The Ilulissat Declaration epitomises a regional maritime governance perspective. It was crucial for the A5 to assert this regional maritime power in the aftermath of the Russian-flag incident, as perceptions of a 'governance gap' led to an array of actors arguing for an Arctic Treaty in the likes of the Antarctic Treaty, which is based on an international approach. Through the declaration, the Arctic Ocean coastal states attempted to restate their legitimacy and power in the region, squashing any calls for an international approach.

== Critique of the Ilulissat Declaration ==
Initial critics of the Arctic Five claimed that the A5's exclusive cooperation in certain areas had the capacity to undermine other cooperation efforts that have overlapping aims – such as the Arctic Council (consisting of Canada, Denmark, Finland, Iceland, Norway, Sweden, Russia and the United States, in addition to the six Permanent Participants). Iceland, Finland, and Sweden's exclusion (the remaining states of the Arctic Council – the forum which was not invited to the Arctic Ocean Conference in 2008), in addition to the exclusion of the Arctic Peoples, added fuel to the fire and was seen as a form of exclusionary politics that collided with existing institutional provisions.

This critique was echoed particularly by the indigenous peoples of the Arctic, who were excluded. The state-driven nature of the Ilulissat Declaration was seen as questionable, and the signatory states' exclusive power to delineate the Arctic was especially contested.

However, this potential ground for tension has contracted since due to a refinement in the way that the Arctic Five is actually used – now primarily being seen as a supplementary forum to the Arctic Council and covering niche areas and topics not within the Arctic Council's confinement or capacities. This has supposedly diminished a competitive interpretation of the A5 with regard to the Arctic Council. The tension was also alleviated through the inclusion of the other Arctic Council members and indigenous people in the 2018 meeting.

In addition, initiatives taken since have included more actors – non-coastal actors – as conveyed by negotiations pertaining to fisheries in the central Arctic Ocean (Schatz, Proelss, Liu). Initiatives like this have reduced the initial competitive perceptions of the A5 by demonstrating the necessity of broader cooperation in the Arctic region.

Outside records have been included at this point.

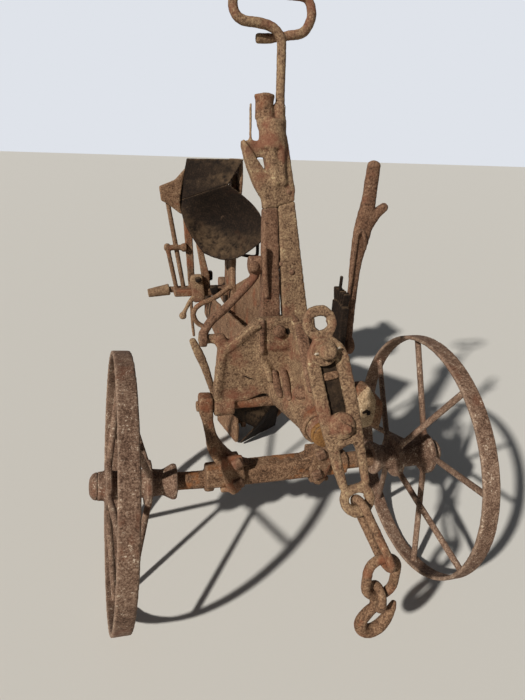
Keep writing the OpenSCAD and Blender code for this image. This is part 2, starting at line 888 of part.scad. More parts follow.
// Draft hook with its eye round the foot of the ring
module draft_hook() {
    path = curve([
        [0, 0, -24], [-14, 0, -38], [-25, 0, -60], [-21, 0, -80], [-5, 0, -90],
        [14, 0, -83], [27, 0, -62], [34, 0, -38], [37, 0, -20]
    ], 4);
    n = len(path) - 1;
    thick = [for (i = [0 : n]) let (u = i / n) hook_d / 2 - 1 + 4 * sin(160 * u) - 6 * pow(u, 4)];
    color(rust)
        chain_frame()
            translate(hook_mid) {
                bent_bar(path, [0, 1, 0], thick, 12);
                rotate([0, 90, 0])
                    rotate_extrude($fn = 32)
                        translate([hook_eye, 0])
                            circle(r = hook_wire, $fn = 16);
            }
}

// Bronze washer between the barrel and the shoulder of the nose
module nose_washer() {
    color("#8f6a2f")
        beam_frame()
            translate([0, 6, 0])
                rotate([-90, 0, 0])
                    difference() {
                        cylinder(h = 7.7, r = nose_r + 6);
                        translate([0, 0, -1])
                            cylinder(h = 10, r = nose_r + 0.4);
                    }
}

// Beam: round nose in the barrel, a deep flat bar with a rising web, and the flank plate on its left
module beam() {
    nose_len = 290;
    bar_from = 268;
    web_t = 12;
    flank_turn = 3;
    web = [[400, 0], [400, 242], [985, beam_h / 2], [985, 0]];
    flank = [[-50, 77], [510, 35], [510, -45], [-50, -95]];
    // Start across, start along and height of each spacer between the beam and its flank plate
    spacers = [[-62, 404, 60], [-76, 690, 48]];
    color(rust)
        beam_frame()
            difference() {
                union() {
                    rotate([-90, 0, 0])
                        cylinder(h = nose_len, r = nose_r);
                    rotate([-90, 0, 0])
                        cylinder(h = 5.5, r = nose_r + 3);
                    translate([0, 251, 0])
                        rotate([-90, 0, 0])
                            cylinder(h = 22, r = nose_r + 26);
                    translate([-beam_t / 2, bar_from, -beam_h / 2])
                        cube([beam_t, beam_len - bar_from, beam_h]);
                    translate([-beam_t / 2, 0, 0])
                        rotate([90, 0, 90])
                            linear_extrude(web_t)
                                polygon(web);
                    translate([-59 - web_t, 450, 0])
                        rotate([0, 0, flank_turn])
                            rotate([90, 0, 90])
                                linear_extrude(web_t)
                                    polygon(flank);
                    for (b = spacers)
                        translate([b[0], b[1], -b[2] / 2])
                            cube([-b[0], 34, b[2]]);
                }
                translate([0, -10, 0])
                    rotate([-90, 0, 0])
                        cylinder(h = 40, r = 4);
                translate([-beam_t, beam_len - handle_back, 0])
                    rotate([0, 90, 0])
                        cylinder(h = 2 * beam_t, r = handle_r + 0.05);
            }
}

// Grid point of a four-cornered patch
function patch(a, b, c, d, u, v) =
    (1 - u) * (1 - v) * a + u * (1 - v) * b + u * v * c + (1 - u) * v * d;

// Mouldboard of a body whose sole is up: corners at the share and at the beam side
board_rear_share = [-180, 900, 345];
board_front_share = [-50, 760, 402];
board_front_top = [49, 704, 254];
board_rear_top = [-116, 820, 194];
board_bowl = 62;
board_sag = 40;
board_shin = 26;
board_nu = 14;
board_nv = 10;
board_rows = [
    for (j = [0 : board_nv])
        [for (i = [0 : board_nu])
            let (u = i / board_nu, v = j / board_nv)
                patch(board_rear_share, board_front_share, board_front_top, board_rear_top, u, v)
                + [board_shin * sin(180 * v) * (2 * u - 0.6), board_bowl * sin(180 * u) * sin(180 * v),
                   -board_sag * sin(180 * u) * v]]
];

// Share: cutting edge on the sole, upper edge under the mouldboard
share_edge_rear = [-156, point_y + 100, sole_h - 3];
share_edge_point = [-2, point_y, sole_h];
share_lift = [0, 0, 0.3];
share_rows = [
    for (j = [0 : 2])
        [for (i = [0 : 2])
            patch(share_edge_rear, share_edge_point, board_front_share + share_lift,
                board_rear_share + share_lift, i / 2, j / 2)]
];

// Rows moved back by one thickness less the reach of a cut in front of them
function moved(rows, d) = [for (row = rows) [for (p = row) p + d]];

// Everything in front of the backs of the mouldboard and share
module front_cut() {
    reach = 220;
    thick_sheet(moved(board_rows, [0, board_t - reach, 0]), [0, reach, 0]);
    thick_sheet(moved(share_rows, [0, share_t - reach, 0]), [0, reach, 0]);
}

module mouldboard() {
    color(rust_dark)
        thick_sheet(board_rows, [0, board_t, 0]);
}

module share() {
    color(rust_dark)
        thick_sheet(share_rows, [0, share_t, 0]);
}

// Landside: upright plate that runs back from the share's point, splayed off the beam
module landside(splay) {
    outline = [
        [point_y + 12, sole_h], [heel_y, sole_h], [heel_y + 8, sole_h - 52],
        [point_y + 120, sole_h - 150], [point_y + 40, sole_h - 168], [point_y + 6, sole_h - 60]
    ];
    spacer = [30, 40, 44];
    color(rust)
        difference() {
            union() {
                translate([splay > 0 ? 0 : -beam_t / 2, point_y, 0])
                    rotate([0, 0, -splay])
                        translate([0, -point_y, 0])
                            rotate([90, 0, 90])
                                linear_extrude(side_t)
                                    polygon(outline);
                if (splay > 0)
                    translate([-beam_t / 2, point_y + 44, sole_h - 102])
                        cube(spacer);
            }
            front_cut();
        }
}

// Two standards on the beam's left face: the front one spreads into the frog of the body
module standards() {
    front_y = point_y + 34;
    rear_y = point_y + 104;
    top_z = sole_h - 40;
    front = [
        [front_y, -beam_h / 2], [front_y + standard_w, -beam_h / 2], [front_y + standard_w, top_z],
        [front_y + 8, top_z], [front_y - 8, top_z - 50], [front_y - 70, 340], [front_y - 64, 262],
        [front_y, 210]
    ];
    rear = [
        [rear_y, -beam_h / 2], [rear_y + standard_w, -beam_h / 2], [rear_y + standard_w, top_z - 40],
        [rear_y, top_z - 40]
    ];
    color(rust)
        difference() {
            for (outline = [front, rear])
                translate([-beam_t / 2 - standard_t, 0, 0])
                    rotate([90, 0, 90])
                        linear_extrude(standard_t)
                            polygon(outline);
            front_cut();
        }
}

// Brace rods on the open side of a body, from a cross arm up to the mouldboard
module braces() {
    r = brace_d / 2;
    arm_y = point_y + 104;
    rods = [
        [[-216, arm_y + 20, 340], [-172, arm_y + 20, 60]],
        [[-224, arm_y + 10, 212], [-196, arm_y + 10, 60]]
    ];
    strap = [[-128, 236], [-116, 170], [-104, 110], [-100, 60]];
    stay_z = 280;
    color(rust_light)
        difference() {
            union() {
                for (b = rods)
                    round_bar(b[0], b[1], r);
                translate([-232, arm_y + 10, 200])
                    rotate([0, 90, 0])
                        cylinder(h = 62, r = 8);
                translate([-176, arm_y + 10, 200])
                    rotate([0, 90, 0])
                        cylinder(h = 14, r = 14, $fn = 6);
                translate([0, arm_y + 24, 0])
                    rotate([90, 0, 0])
                        linear_extrude(8)
                            polygon([[-170, 300], [-144, 300], [-134, 60], [-156, 60]]);
                translate([0, arm_y - 8, 0])
                    rotate([90, 0, 0])
                        linear_extrude(10)
                            polygon(strip(strap, [16, 20, 26, 22]));
                translate([-206, arm_y - 22, 46])
                    cube([206 - beam_t / 2 - standard_t, 62, 22]);
                translate([-152, arm_y - 60, stay_z])
                    rotate([-90, 0, 0])
                        cylinder(h = 84, r = 6);
            }
            front_cut();
        }
}

// Plate that widens a body beyond its wing
module side_plate() {
    back = 12;
    plate_y = 885;
    color(rust)
        difference() {
            translate([0, plate_y + back, 0])
                rotate([90, 0, 0])
                    linear_extrude(back)
                        polygon([
                            [-241, 386], [-194, 405], [-166, 434], [-140, 466], [-140, 320],
                            [-166, 304], [-179, 306], [-218, 336], [-236, 345]
                        ]);
            front_cut();
        }
}

// Bar through the tail of the beam, by which the plough is turned over
handle_r = 11;
handle_back = 40;
module rear_handle() {
    color(rust)
        beam_frame()
            translate([-handle_half + 60, beam_len - handle_back, 0])
                rotate([0, 90, 0])
                    cylinder(h = handle_half - 60 + beam_t / 2 + 14, r = handle_r);
}

// Grip on the end of the handle bar
module handle_grip() {
    color(rust_light)
        beam_frame()
            translate([-handle_half + 60, beam_len - handle_back, 0])
                difference() {
                    rotate([0, -99, 0])
                        translate([0, 0, -4])
                            cylinder(h = 80, r1 = 21, r2 = 15);
                    rotate([0, 90, 0])
                        cylinder(h = 40, r = handle_r);
                }
}

placed() color(rust) at_wheel(-1) wheel();  // left_wheel
placed() color(rust) at_wheel(-1) hub_cap();  // left_hub_cap
placed() color(rust) at_wheel(1) wheel();  // right_wheel
placed() color(rust) at_wheel(1) hub_cap();  // right_hub_cap
placed() axle();
placed() color(rust) stop_arm(-1);  // left_stop_arm
placed() color(rust) stop_arm(1);  // right_stop_arm
placed() clamp_bolts();
placed() cross_rod();
placed() head_casting();
placed() left_leg();
placed() right_leg();
placed() column_head();
placed() guide_tube();
placed() depth_crank();
placed() side_brace();
placed() tilt_quadrant();
placed() tilt_lever();
placed() lever_latch();
placed() draft_bracket();
placed() draft_plate();
placed() draft_bolts();
placed() draft_link();
placed() draft_ring();
placed() draft_hook();
placed() nose_washer();
placed() beam();
placed() beam_frame() standards();  // upper_standards
placed() beam_frame(180) standards();  // lower_standards
placed() beam_frame() mouldboard();  // upper_mouldboard
placed() beam_frame(180) mouldboard();  // lower_mouldboard
placed() beam_frame() share();  // upper_share
placed() beam_frame(180) share();  // lower_share
placed() beam_frame() landside(0);  // upper_landside
placed() beam_frame(180) landside(lower_splay);  // lower_landside
placed() beam_frame() side_plate();  // upper_side_plate
placed() beam_frame(180) side_plate();  // lower_side_plate
placed() beam_frame() braces();  // upper_braces
placed() beam_frame(180) braces();  // lower_braces
placed() rear_handle();
placed() handle_grip();
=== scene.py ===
"""Dresses the turn-over wheel plough: rusted iron on every solid, finer pieces where the solids are plain,
the stage, and a camera at the photograph's angle."""

import json
import math

import bmesh
import bpy
import numpy as np
from mathutils import Matrix, Vector


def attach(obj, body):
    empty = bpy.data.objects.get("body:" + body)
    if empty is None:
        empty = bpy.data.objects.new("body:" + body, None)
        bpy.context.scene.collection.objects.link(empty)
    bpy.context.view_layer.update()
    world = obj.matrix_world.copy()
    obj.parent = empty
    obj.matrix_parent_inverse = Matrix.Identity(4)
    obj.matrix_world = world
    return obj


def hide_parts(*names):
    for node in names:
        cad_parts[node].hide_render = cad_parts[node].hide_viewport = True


bl_info = {
    "name": "Turn-over wheel plough",
    "version": (1, 0, 0),
    "blender": (4, 5, 0),
    "location": "3D View > Sidebar > Plough",
    "description": "Rusted turn-over plough around its packed solids",
    "category": "Object",
}

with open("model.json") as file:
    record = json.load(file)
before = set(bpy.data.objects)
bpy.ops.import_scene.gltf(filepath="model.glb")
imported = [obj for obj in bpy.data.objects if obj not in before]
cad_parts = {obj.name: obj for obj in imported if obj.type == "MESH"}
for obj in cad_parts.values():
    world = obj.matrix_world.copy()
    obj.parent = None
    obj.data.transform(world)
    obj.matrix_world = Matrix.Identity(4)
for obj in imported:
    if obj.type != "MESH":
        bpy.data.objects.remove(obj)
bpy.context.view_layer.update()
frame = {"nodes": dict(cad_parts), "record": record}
NODES = frame["nodes"]
BODIES = frame["record"]["behaviour"]["bodies"]
BODY_OF = {name: body for body, names in BODIES.items() for name in names}
SLOT_OF = {part["node"]: part["material_slot"] for part in frame["record"]["subparts"]}
MATERIALS = {}
TEXTURES = {}
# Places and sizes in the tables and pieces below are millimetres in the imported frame
MM = 0.001
# Points that are nearer than this are one, in metres: those of the solids, and those of new shapes
SOLID_MERGE, SHAPE_MERGE = 1e-6, 1e-7


# Finishes


def linear(code):
    """sRGB hex to linear RGBA: c / 12.92 below 0.04045, else ((c + 0.055) / 1.055) ** 2.4."""
    c = np.array([int(code[i : i + 2], 16) for i in (1, 3, 5)]) / 255
    c = np.where(c <= 0.04045, c / 12.92, ((c + 0.055) / 1.055) ** 2.4)
    return (*c.tolist(), 1.0)


def node(tree, kind, *inputs, **settings):
    """Adds one shader node. settings are its own properties. inputs are pairs of a socket's name or number
    and what goes in: a number, a colour or the output of another node."""
    n = tree.nodes.new("ShaderNode" + kind)
    for name, value in settings.items():
        setattr(n, name, value)
    for socket, value in inputs:
        if isinstance(value, bpy.types.NodeSocket):
            tree.links.new(value, n.inputs[socket])
        else:
            n.inputs[socket].default_value = value
    return n


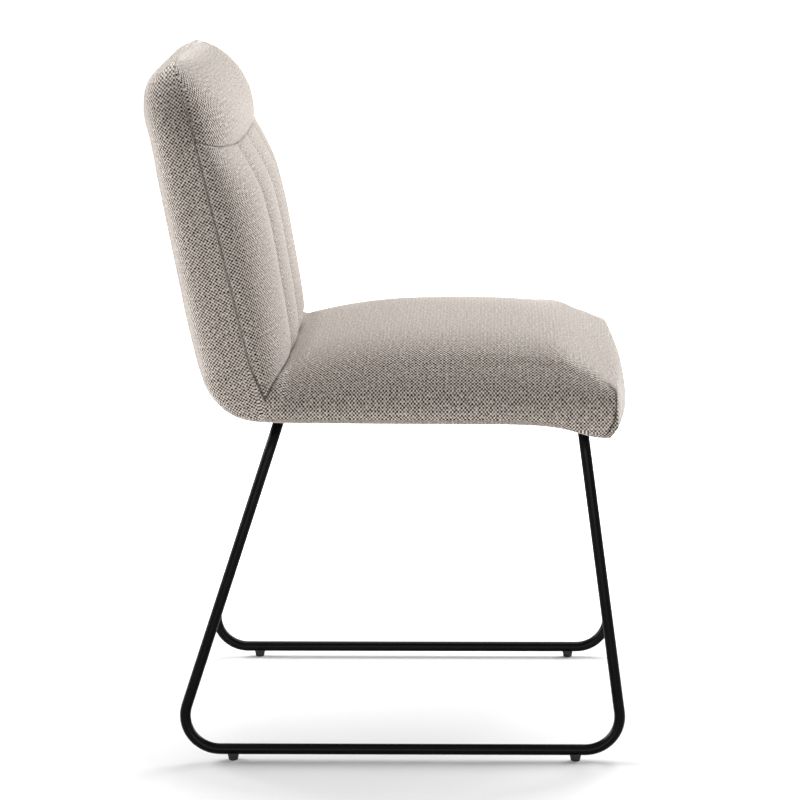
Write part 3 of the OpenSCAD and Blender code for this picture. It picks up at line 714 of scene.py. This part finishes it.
def under_pressure(pads):
    """Foam fills each cover from inside, as cloth with pressure.

    Only the part of a move that points outward is kept, up to CAP.
    """
    rest = {}
    for obj in pads:
        co = np.zeros(len(obj.data.vertices) * 3)
        obj.data.vertices.foreach_get("co", co)
        rest[obj.name] = co.reshape(-1, 3)
        cloth = obj.modifiers.new("cloth", "CLOTH")
        s = cloth.settings
        s.quality = 5
        s.mass = 0.3
        s.tension_stiffness = s.compression_stiffness = 25
        s.shear_stiffness = 8
        s.bending_stiffness = 1.5
        s.use_pressure = True
        s.uniform_pressure_force = 4.0
        s.vertex_group_mass = "sewn"
        s.effector_weights.gravity = 0
        cloth.collision_settings.use_collision = False
        cloth.point_cache.frame_start = 1
        cloth.point_cache.frame_end = FRAMES
    scene = bpy.context.scene
    for f in range(1, FRAMES + 1):
        scene.frame_set(f)
    graph = bpy.context.evaluated_depsgraph_get()
    for obj in pads:
        soft = obj.evaluated_get(graph).data
        co = np.zeros(len(soft.vertices) * 3)
        soft.vertices.foreach_get("co", co)
        grid = (co.reshape(-1, 3) - rest[obj.name]).reshape(*obj["grid"], 3)
        for _ in range(SMOOTHING):
            grid[1:-1] = (grid[:-2] + 2 * grid[1:-1] + grid[2:]) / 4
            grid[:] = (np.roll(grid, 1, 1) + 2 * grid + np.roll(grid, -1, 1)) / 4
        move = grid.reshape(-1, 3)
        out = np.zeros(move.size)
        obj.data.vertices.foreach_get("normal", out)
        out = out.reshape(-1, 3)
        move = np.maximum(0, (move * out).sum(1, keepdims=True)) * out
        size = np.linalg.norm(move, axis=1, keepdims=True)
        move *= np.minimum(1, CAP / np.maximum(size, 1e-9))
        free = np.zeros(len(move))
        obj.data.attributes["free"].data.foreach_get("value", free)
        move *= free[:, None]
        obj.modifiers.remove(obj.modifiers["cloth"])
        obj.data.vertices.foreach_set("co", (rest[obj.name] + move).ravel())
        obj.data.update()
    scene.frame_set(1)


pads = [seat, shell, inner, bolster]
under_pressure(pads)

# The dart in side view: from its tip on the nose, round its bend and down to the
# underside.
dart = np.array([(241, 453), (258.5, 441), (259.3, 428), (258, 416), (256, 408),
                 (252.3, 401), (248.5, 395.5)])
dart_groove, dart_half_w = 0.0018, 4  # its depth in metres, and half its width in mm
dart_from, dart_out = 215, 205  # it lies forward of the one, and farther out than the other
FAR = 20.0  # mm from a seam at which nothing shows of it


def beside(points, line):
    """Signed distance of points from a line of points, and how far along it they lie."""
    best = np.full(len(points), 1e9)
    signed, reached = np.zeros(len(points)), np.zeros(len(points))
    before = 0.0
    for a, b in zip(line[:-1], line[1:]):
        length = np.linalg.norm(b - a)
        way = (b - a) / length
        t = np.clip((points - a) @ way, 0, length)
        away = np.linalg.norm(points - a - t[:, None] * way, axis=1)
        side = np.sign((points - a) @ np.array([way[1], -way[0]]) + 1e-9)
        closer = away < best
        best = np.where(closer, away, best)
        signed = np.where(closer, away * side, signed)
        reached = np.where(closer, before + t, reached)
        before += length
    return signed, reached


def surface_of(obj):
    """A cover's faces, for finding the nearest place on it."""
    return BVHTree.FromPolygons([v.co for v in obj.data.vertices],
                                [tuple(f.vertices) for f in obj.data.polygons])


def from_cover(co, surface):
    """Signed distance in mm of points from another cover, up to FAR."""
    out = np.full(len(co), FAR)
    for i, point in enumerate(co):
        spot, normal, _, gap = surface.find_nearest(Vector(point), FAR / 1000)
        if spot is not None:
            inside = (Vector(point) - spot).dot(normal) < 0
            out[i] = gap * (-1000 if inside else 1000)
    return out


places, surfaces = {}, {}
for obj in pads:
    co = np.zeros(len(obj.data.vertices) * 3)
    obj.data.vertices.foreach_get("co", co)
    places[obj] = co.reshape(-1, 3)
    surfaces[obj] = surface_of(obj)

# How dark the painted shade is at each seam between two covers. The crease of seat and back is
# a deep one, so distances from it count for less. The painted shade of the side seams darkens
# towards their foot, and fades out round the head.
crease, crease_distance = 1, 0.6
foot_darker, foot_top = 0.55, 50
head_from, head_to = 290, 350
channel_dark = 0.8
for obj, others in ((seat, [(inner, crease)]),
                    (shell, [(inner, 0.2), (bolster, 0.25)]),
                    (inner, [(seat, crease), (shell, 0.2), (bolster, 0.35)]),
                    (bolster, [(inner, 0.35), (shell, 0.25)])):
    co = places[obj]
    side_view = np.stack([-co[:, 1], co[:, 2]], 1) * 1000
    across = np.abs(co[:, 0]) * 1000
    up = (side_view - foot) @ along
    gap, strength = np.full(len(co), FAR), np.zeros(len(co))
    for other, dark in others:
        found = from_cover(co, surfaces[other])
        if dark == crease:
            found *= crease_distance
        else:
            dark = dark + foot_darker * (1 - smoothstep(up, 10, foot_top))
        nearer = np.abs(found) < np.abs(gap)
        strength = np.where(nearer, dark, strength)
        gap = np.where(nearer, found, gap)
    if obj is inner:
        # Painted shade along the channel seams, where the cover is sewn down into its dips.
        line = np.where(across < channel_w / 2, across, channel_w - across)
        strength = np.where(np.abs(line) < np.abs(gap), channel_dark, strength)
        gap = np.where(line < 0, -1, 1) * np.minimum(np.abs(line), gap)
    elif obj is seat:
        line, reached = beside(side_view, dart)
        at_corner = (side_view[:, 0] > dart_from) & (across > dart_out)
        sewn = at_corner * smoothstep(reached, 0, 20)
        groove = sewn * dart_groove * np.exp(-(line / dart_half_w) ** 2)
        co[:, 0] -= np.sign(co[:, 0]) * groove
        obj.data.vertices.foreach_set("co", co.ravel())
        obj.data.update()
        # Painted shade along the dart, beside the groove pressed in above.
        in_front = side_view[:, 0] > 100
        strength = np.where(in_front, sewn, strength)
        gap = np.where(in_front, line, gap)
    else:
        strength *= 1 - smoothstep(up, head_from, head_to)
    # The painted seam shade: distance from the seam in mm, and how dark its shade is painted.
    layer = obj.data.attributes.new("painted_seam_shade", "FLOAT_VECTOR", "POINT")
    layer.data.foreach_set("vector", np.stack([gap, strength, 0 * gap], 1).ravel())

for obj in pads:
    finer = obj.modifiers.new("finer", "SUBSURF")
    finer.levels = finer.render_levels = 1


# Stage: plain white floor that keeps the shadow, soft studio light, and the
# camera at the photograph's place, 3.8 m off to the sitter's right.

near_side, far_side = 30, 60  # metres; the camera looks to the far side
floor_mesh = bpy.data.meshes.new("floor")
floor_mesh.from_pydata([(-near_side, -near_side, 0), (far_side, -near_side, 0),
                        (far_side, near_side, 0), (-near_side, near_side, 0)],
                       [], [(0, 1, 2, 3)])
floor = bpy.data.objects.new("floor", floor_mesh)
bpy.context.scene.collection.objects.link(floor)

# Matt white paint. Away from the chair it glows for the camera alone, so that it
# ends up plain white there and keeps the shadow near the chair.
paint, tree = new_finish("white_floor")
rays = add(tree, "LightPath")
spot = add(tree, "VectorMath", {0: add(tree, "TexCoord").outputs["Object"]},
           operation="LENGTH")
pale = add(tree, "MapRange", {"Value": spot.outputs["Value"]},
           {"From Min": 0.35, "From Max": 0.8, "To Min": 0.1, "To Max": 1.0})
glow = add(tree, "Math", {0: rays.outputs["Is Camera Ray"], 1: pale},
           operation="MULTIPLY")
shader = add(tree, "BsdfPrincipled", {"Emission Strength": glow},
             {"Base Color": srgb("#e7e7e7"), "Roughness": 1.0,
              "Specular IOR Level": 0.0, "Emission Color": srgb("#ffffff")})
add(tree, "OutputMaterial", {"Surface": shader})
floor.data.materials.append(paint)

# A soft white room light. The camera, and what metal mirrors, see it as white.
world = bpy.data.worlds.new("studio")
bpy.context.scene.world = world
world.use_nodes = True
tree = world.node_tree
tree.nodes.clear()
rays = add(tree, "LightPath")
seen = add(tree, "Math", {0: rays.outputs["Is Camera Ray"], 1: rays.outputs["Is Glossy Ray"]},
           operation="MAXIMUM")
clear = add(tree, "Math", {0: seen, 1: rays.outputs["Is Transmission Ray"]},
            operation="MAXIMUM")
soft = add(tree, "Background", None, {"Color": srgb("#ffffff"), "Strength": 0.16})
white = add(tree, "Background", None, {"Color": srgb("#ffffff"), "Strength": 1.0})
mix = add(tree, "MixShader", {0: clear, 1: soft, 2: white})
add(tree, "OutputWorld", {"Surface": mix})


def softbox(name, at, aim, size, power):
    """A soft lamp at a place, turned to another. Its size is in metres, its power in watts."""
    data = bpy.data.lights.new(name, "AREA")
    data.shape = "RECTANGLE"
    data.size, data.size_y = size
    data.energy = power
    obj = bpy.data.objects.new(name, data)
    bpy.context.scene.collection.objects.link(obj)
    obj.location = at
    obj.rotation_euler = (Vector(aim) - Vector(at)).to_track_quat("-Z", "Y").to_euler()


softbox("front", (2.3, -2.1, 1.2), (0, 0, 0.45), (1.6, 1.6), 108)
softbox("top", (1.1, -0.4, 2.4), (0, 0, 0.45), (1.8, 1.8), 61)
softbox("rear", (0.8, 2.5, 1.3), (0, 0, 0.5), (1.6, 1.6), 100)
softbox("side", (-1.6, 0.0, 0.17), (0, 0, 0.3), (1.6, 0.3), 9.5)

camera_at = Vector((-3.6068, -0.12585, 1.1663))
camera_aim = Vector((0, -0.00814, 0.38359))
camera_roll = math.radians(-0.437)
camera_data = bpy.data.cameras.new("camera")
camera_data.lens = 138.2
camera_data.sensor_width = 36
camera = bpy.data.objects.new("camera", camera_data)
look = (camera_aim - camera_at).to_track_quat("-Z", "Y").to_matrix().to_4x4()
camera.matrix_world = (Matrix.Translation(camera_at) @ look
                       @ Matrix.Rotation(camera_roll, 4, "Z"))
scene = bpy.context.scene
scene.collection.objects.link(camera)
scene.camera = camera
scene.view_settings.view_transform = "Standard"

== Current and future challenges ==
In addition to the worrying effects of climate change, acting as a constant source of pressure on actors involved in the Arctic region, there are other developments that have presented themselves as potentially acting as a particular challenge to the Ilulissat Declaration and the Arctic Five. One perceived 'threat' is that of China's increasing commercial interests in the Arctic. In an official white paper on China's Arctic Policy from 2018, China claimed to be a "Near-Arctic State", and thus has clear "economic interests" and maritime claims, stating that there is an incentive to build a so-called 'Polar Silk Road'. Such assertions have caused some concern for states that fear China may become too aggressive in the region and end up leveraging too much power in the Arctic, both physically and politically.